Recently had the buyers inspector out to a property I’m selling for the family. I do not live in the city so was not there, but when I went to the house a week later the inspector had turned off the electric to the ac unit (which he reported was not cooling) the water heater and the outdoor sprinkler system. This seems really suspicious to me. He also reported he couldn’t get on the roof because it wasn’t safe, but that the roof needed to be replaced, yet two other roofers got on the roof fine and said no structural problems. How do I report him or contest his report?
Karen -You can report the inspector to the state agency that licenses home inspectors. You can also tell him your clients refuse to pay for a faulty inspection report. While you don’t live in the city, you or someone you trust should have been at the inspection just to make sure the inspector did his job. You can report the inspector to ASHI, but that won’t do much.
one of the structural main beam in my crawl space is destroyed (about 6 – 8 feet crushed). Its wooden, and the damage can be clearly seen from the time you enter the crawl space. There was some sort of repair done in the good part of it (bracing) which was mentioned, butno pictures was taken of the damaged part. The report ONLY mention and pictures was taken of the bracing and suggested somone specialized check it out or for me to ask home owner at the time about it. Nothing was ever mentioned about the damage to the main beam. I contacted my real estate agent, which told me contact the inspection team.
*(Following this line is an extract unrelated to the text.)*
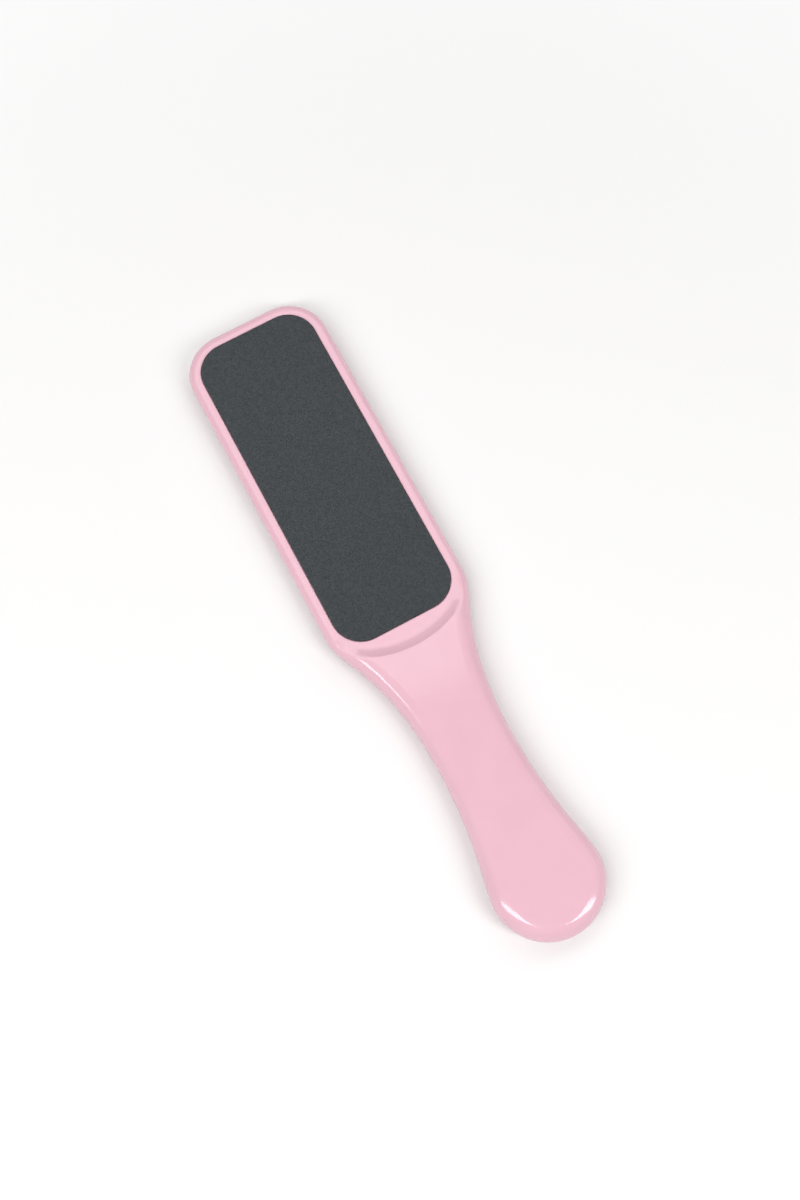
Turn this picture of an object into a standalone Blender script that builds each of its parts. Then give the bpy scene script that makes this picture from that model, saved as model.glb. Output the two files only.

They came out, looked at it, and told me they’ll get back to me. I got a call from them offering to refund me the cost. I refused and said that wont fix what you’ll (the professional) should have informed me about which was critical in my home buying proccess. They upped it 2x the refun which totalled to around 1k, i also refused. What should i do? I felt like since they’re willing to refund me, they’re already admitting guilt. Why would they be willing to refund if they weren’t in the wrong?